Skip to main content

Convert XML File from HTML file using java

2 replies [Last post]
veerasek
Offline
Joined: 2007-11-13
Points: 0

Hi All,

I would like to convert XML file from HTML file using Java.
If anyone of you have sample code please share with me.
Your suggestions greatly appreciated.

Thanks,
Veera

Reply viewing options

Select your preferred way to display the comments and click "Save settings" to activate your changes.
jwenting
Offline
Joined: 2003-12-02
Points: 0

correctly formatted html IS xml. Incorrectly formatted html will need a lot of (semi-arbitrary) assumptions to turn into anything machine readable (which is exactly what web browsers do, and why they all display html slightly differently, they don't all make the same assumptions).

haraldk
Offline
Joined: 2005-05-10
Points: 0

Hi Veera,

If your input is HTML and you want XML output, you should probably have a look at JTidy, TagSoup, CyberNeko or similar. These tools can make well-formed XML out of "street-HTML". On the other hand, if you're lucky, and your input is XHTML, you could probably just use that as-is.
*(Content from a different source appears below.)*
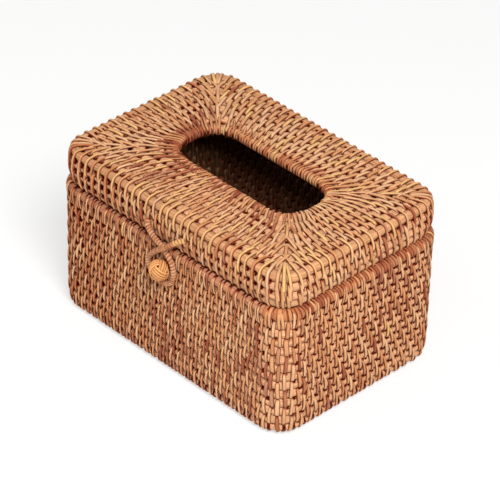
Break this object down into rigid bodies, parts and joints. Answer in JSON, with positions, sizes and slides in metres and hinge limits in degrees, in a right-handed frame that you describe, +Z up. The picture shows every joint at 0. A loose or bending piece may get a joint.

When your input is well-formed, you could manipulate it using some XML package like W3C DOM (bundled in JDK), JDom or XOM. I prefer the latter, because of it's clean API and unsurprising results. DOM can be quite tricky at times.
Or maybe you could just convert your data to your XML format using an XSLT style sheet.

There's really a lot of technologies for XML out there. For better or worse... It's very much up to your preferences, what you are familiar with, and of course what your requirements are.

Good luck!

.k